I think what makes this time worse than the past (with respect to the idea that the past was bad too; see the sibling Jim Crow comment) is that in the present everyone is a target.
Was it Marshall McLuhan say something about man devolving into tribalism with the expansion of digital media? The individuation of the literate mind as opposed to the shared vision of the tribal, oral mind; new technology replacing one thing and simultaneously bringing back another from the past.
I want to say that the notion of unity was subsidized by a faith in liberal democracy. Even during the 60s and the 70s, my impression as that the language of activists back then, and consequently the conceptualization of their ideals, didn't stray far from a common dialect of the establishment, rooted in some kind of shared interpretation of democracy during that time. At least in a shared interpretation fundamentally, with conflict stemming from subsidiary ends.
Maybe what we're faced with now is the natural progression of the dissolution of a shared interpretation for social cohesion and whatever's meaningful behind why we want to bond with each other. So we tear away from each other in order to come back together. And it will never be exactly how it was before and maybe that's for the better in the end. Because what it took to get here wasn't great to begin with.
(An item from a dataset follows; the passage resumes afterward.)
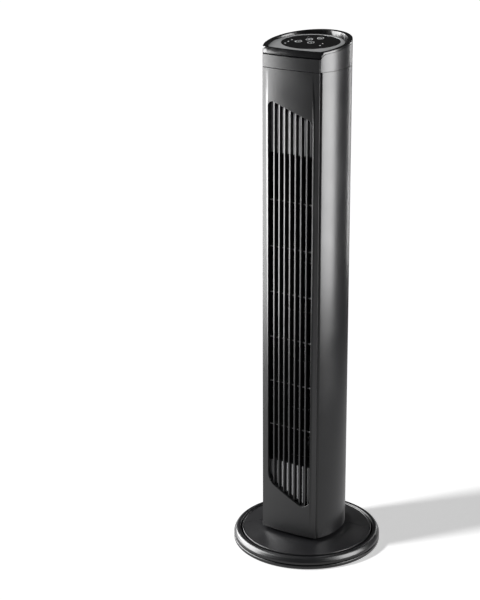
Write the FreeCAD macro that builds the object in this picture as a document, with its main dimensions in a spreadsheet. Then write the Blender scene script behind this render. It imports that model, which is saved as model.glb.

Yes because there was complete unity during Jim Crow, when there were laws against miscegenation, gay people weren’t allowed in the military, etc.
To be sure, there were times that were much worse. (I was a homophobe myself growing up ... until my best friend came out as gay after high school — then I had some actual growing up to do.)
But we're free to say this thing was better in the 70's without implying all things were. The internet has created a lot of problems that we did not have before is all I am really saying.
> The average person is well-meaning and reasonable up unto the this eerie point in their life where they feel existentially threatened and thrust on the stage of public opinion for the criticism of others.
This is how I feel for the past 8 years or so; like I've been forced to become more and more deranged, because it seems like everyone either fully supports or tacitly agrees with an insane narrative that one way or another paints me or people like me as an enemy.
I can't just take what anyone says at face value anymore, or give the benefit of the doubt. I know that as soon as they say a key word, or behave in a specific way, or even just dress in a specific way that I'm dealing with some kind of narrative that is openly hostile. It may not even be that I disagree, just that I don't want to signal myself that way. I just want to form my own opinions, but that's usually difficult and often insulting to other people. People flip like a switch as soon as they sense you're not going to fully agree with them.
The postmodern bent of our discourse is really hard to deal with because you get immediately deconstructed into one of maybe a dozen categories when you say/do anything: lib, grifter, shill, racist, snowflake, bootlicker, chud, commie, fascist, creep, etc.
I can't even cut my hair without someone categorizing me based off of it.
I mostly consume media through an RSS feed nowadays, and it hasn't helped at all, although I now don't have as much "content" to deal with emotionally.
With RSS I don't have to relitigate arguments and ideas in my own head in order to feel secure as much as before, but the way I interact with people is still deeply warped by the entire discourse.